Synopsis: Lumina follows four friends desperately searching for their abductee friend. Whether they find their friend or not in the deserts of the US to the sands of the Sahara, will change their lives forever.

Review: The only thing cool about this movie is the movie poster and even that was recycled from Resistance: Fall of Man. The only reason it is above The Front Room as the worst horror movie this year is because it is so bad that it’s unintentionally hilarious. There is some actual fun, entertainment to be had watching it unlike The Front Room.

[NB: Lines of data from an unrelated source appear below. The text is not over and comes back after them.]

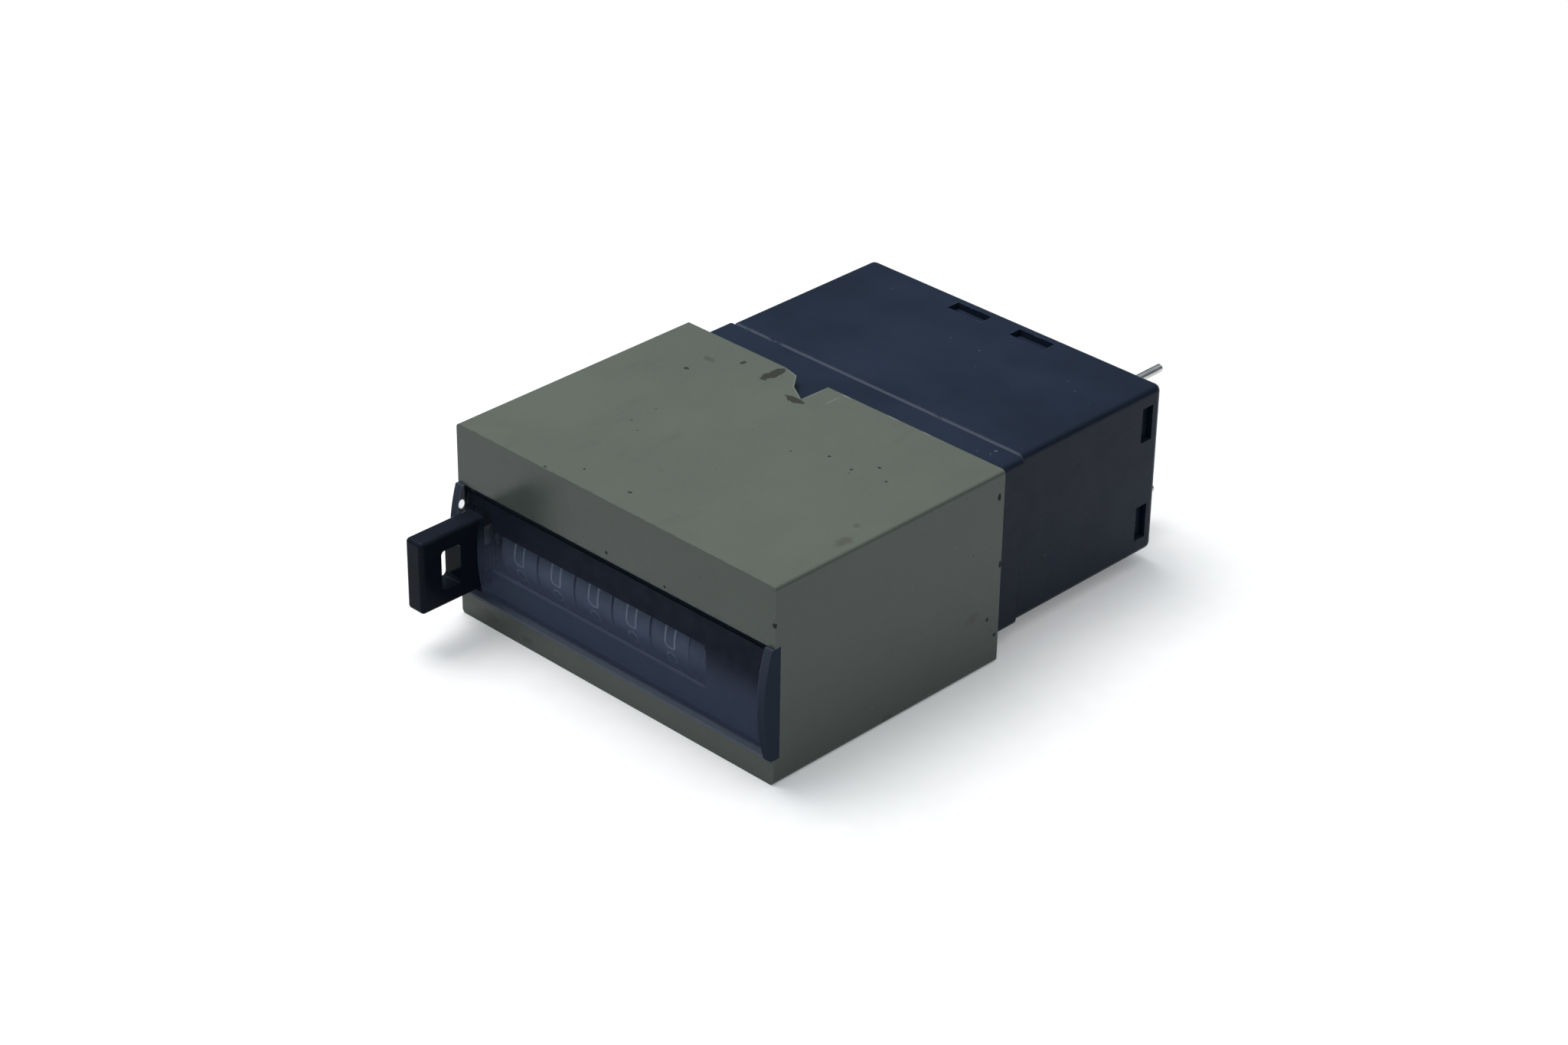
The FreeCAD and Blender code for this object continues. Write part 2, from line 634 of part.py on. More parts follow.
def make_drum_shaft():
    body = new_body("drum_shaft", 0.0, s.drum_depth, s.drum_level)
    pad(body, "X", slider_right + 0.02, s.right_cheek_face - 0.05,
        circles=[(0.0, 0.0, s.shaft_radius)])
    pad(body, "X", cheek_left - 0.05, slider_right + 0.5, circles=[(0.0, 0.0, s.journal_radius)])
    pad(body, "X", s.right_cheek_face - 0.5, s.right_cheek_face + s.right_cheek_thickness + 0.3,
        circles=[(0.0, 0.0, s.journal_radius)])
    pocket(body, "X", s.first_drum - s.drum_width / 2, last_drum_right, [box(
        -s.shaft_radius * 0.25, s.shaft_radius * 0.25, s.shaft_radius * 0.7, s.shaft_radius + PAST
    )])


def make_number_drum(number):
    """Drum from the left. Internal teeth on its right drive it, two carry teeth drive the next."""
    middle = s.first_drum + s.drum_pitch * (number - 1)
    body = new_body(f"number_drum_{number}", middle, s.drum_depth, s.drum_level)
    half = s.drum_width / 2
    web = s.drum_web / 2
    pad(body, "X", -half, half, circles=[(0.0, 0.0, s.drum_radius)])
    pocket(body, "X", -half - PAST, -web, circles=[
        (0.0, 0.0, carry_cavity), (0.0, 0.0, s.hub_radius)
    ])
    pocket(body, "X", web, half + PAST, circles=[
        (0.0, 0.0, ring_root), (0.0, 0.0, s.hub_radius)
    ])
    pad(body, "X", -half, half, circles=[(0.0, 0.0, s.hub_radius)])
    pocket(body, "X", -half - PAST, half + PAST, circles=[(0.0, 0.0, bore_radius)])
    tooth_root = s.gear_module * 0.87
    tooth_tip = s.gear_module * 0.43
    if number > 1:
        reach = pinion_offset + pinion_tip + 0.06
        for angle in (63.0, 81.0):
            add_teeth(body, -half, -web, None, carry_cavity + 0.1, reach, tooth_root,
                      tooth_tip, angle=angle)
    if number < 5:
        add_teeth(body, web, half, s.ring_teeth, ring_root + 0.1, ring_tip, tooth_root, tooth_tip)


def make_pinion_carrier(number):
    """Thin plate in the gap to the right of a drum, held by the comb, with the pinion's hole."""
    gap = s.first_drum + s.drum_pitch * (number - 0.5)
    body = new_body(f"pinion_carrier_{number}", gap, s.drum_depth, s.drum_level, CARRIER_ANGLE)
    half = s.carrier_thickness / 2
    wide = s.hub_radius
    neck = s.comb_side * 0.28
    shoulder = pinion_offset + pinion_tip
    tongue = s.drum_radius + 1.3
    pad(body, "X", -half, half, [[
        (0.0, -wide), (shoulder, -wide), (shoulder, -neck), (tongue, -neck), (tongue, neck),
        (shoulder, neck), (shoulder, wide), (0.0, wide),
    ]])
    pad(body, "X", -half, half, circles=[(0.0, 0.0, s.shaft_radius * 2)])
    pocket(body, "X", -half - PAST, half + PAST, circles=[
        (0.0, 0.0, bore_radius), (pinion_offset, 0.0, s.pinion_axle + s.running_fit)
    ])


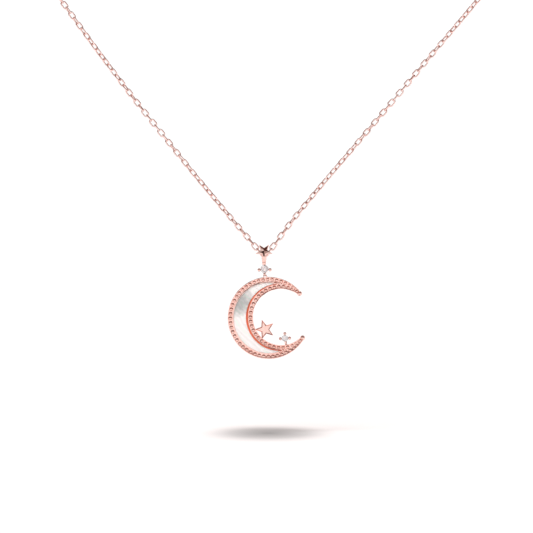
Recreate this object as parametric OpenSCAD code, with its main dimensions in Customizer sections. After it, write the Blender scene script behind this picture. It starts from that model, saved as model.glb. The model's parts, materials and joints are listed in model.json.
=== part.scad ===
// Crescent and star pendant on a fine cable chain, with a lobster clasp and an extender.
// The necklace hangs in the XZ plane, its front faces -Y, and the origin is at the top
// of the loop, where the neck or a stand carries it.

/* [Chain] */
// Outer width of a chain link, which is the thickness of the chain
chain_d = 1.16; // [0.95:0.01:1.35]
// Outer width of an extender link
extender_d = 2; // [1.6:0.05:2.4]
// Free length of the extender chain
extender_len = 48; // [20:1:60]

/* [Bail] */
// Wire of the loop that hangs on the chain
bail_wire = 0.4; // [0.3:0.05:0.5]
// Space left between the chain and the inside of the loop
bail_play = 0.75; // [0.6:0.05:1.2]
// Radius of the bail's star, from its centre to a point
bail_star_r = 1.6; // [1.3:0.05:2]
// Thickness of the bail's star
bail_star_t = 0.4; // [0.3:0.05:0.6]
// How far the star leans back
bail_lean = 22; // [0:1:28]
// Width of the stem where it leaves the star
stem_top_w = 0.95; // [0.7:0.05:1.1]
// Width of the stem where it meets the upper setting
stem_low_w = 0.75; // [0.5:0.05:0.9]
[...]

The special effects look like they were generated on a Commodore PET computer. The acting is so silted, such cardboard that the producers could have saved a lot of money by just hiring life sized cutouts and have them voiced by Mark Hamill and Tara Strong. The dialogue is so clumsy, so devoid of humanity and genuine emotion you have to be forgiven for assuming an AI intelligence in a Dollar Store Tamagotchi toy wrote, generated it. It was actually director, producer and writer Gino J.H. McKoy who I must say has a very promising career in comedy.

You have to see Lumina to actually appreciate that cinematic incompetency on such a massive scale exists outside of an Ed Wood, Dennis Dugan or Rob Zombie production. Not only one of the worst films of 2024 but, move over Catwoman, Loqueesha and Manos: The Hands of Fate, one of the worst ever made. Period.

Synopsis: It tells the story of a newly pregnant couple who are forced to take in an ailing, estranged stepmother.

Review: Please. Old people aren’t frightening or threatening. Duller than a butter knife and about as scary as feeding pigeons in the park. Put her in a nursing home like everyone else does in North America. Problem and movie solved.